Corría el año 1844 en Irlanda. Como consecuencia de la ocupación inglesa y su política agraria, la dieta de muchos campesinos irlandeses dependía casi exclusivamente de las patatas. Peor aún: de una sola variedad de ellas (Irish Lumper), por lo que la diversidad genética de este cultivo era muy baja. En años anteriores, una cepa agresiva del mildiu había infestado los cultivos de Norteamérica. Probablemente viajó de polizón en algún barco que transportaba tubérculos contaminados hasta las Islas Británicas, y allí se asentó. Era el sueño de cualquier parásito; había patatas de sobra, todas de una variedad a la que podía atacar. En unos pocos años, el tizón tardío prácticamente no dejó una sana.
¿El resultado? En Irlanda se conoce como la Gran Hambruna. El efecto sobre el país fue demoledor. Cambió su historia para siempre. La demografía cambió drásticamente, y el resentimiento que generó hacia los amos ingleses contribuyó sin duda a que, décadas más tarde, la República de Irlanda se independizara de la corona británica.
A corto plazo, y privados de su principal fuente de alimentación, bastantes irlandeses se vieron ante un dilema: morirse de hambre o emigrar. La población de Irlanda cayó un 25%, entre la muerte y la diáspora.

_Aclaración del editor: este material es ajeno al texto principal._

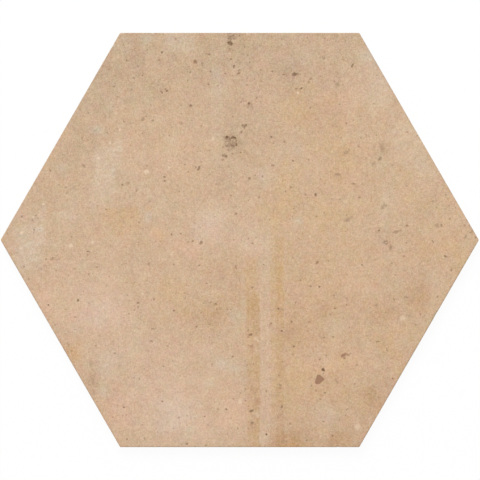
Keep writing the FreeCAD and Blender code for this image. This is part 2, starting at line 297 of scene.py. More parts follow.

Muchos viajaron a Estados Unidos y allí se establecieron, influyendo en el desarrollo de la joven nación americana. Entre otras cosas, llevaron consigo su versión de Halloween, heredera del Samaín. A lo largo del siglo XX se popularizó en Norteamérica y, por obra y gracia de Hollywood, fue divulgada al resto del mundo. En otros países gustó y fue copiada por la gente joven. Y así, la vieja festividad celta retornó con fuerza inusitada a recuperar lo que era suyo. Cambiada, más secularizada y lúdica, se abrió camino entre disfraces, sacudiéndose siglos de dominación cristiana.
Ni en el Mercadona del barrio nos libramos del dichoso Halloween… 🙂
En algún lugar, los viejos dioses tienen que estar riéndose. El Destino exhibe un peculiar sentido del humor. Justicia poética. 🙂
A la larga, ¿vencerá lo secular a lo religioso? Al mildiu le da lo mismo. Sigue devorando patatas por el mundo, ajeno a las tribulaciones humanas.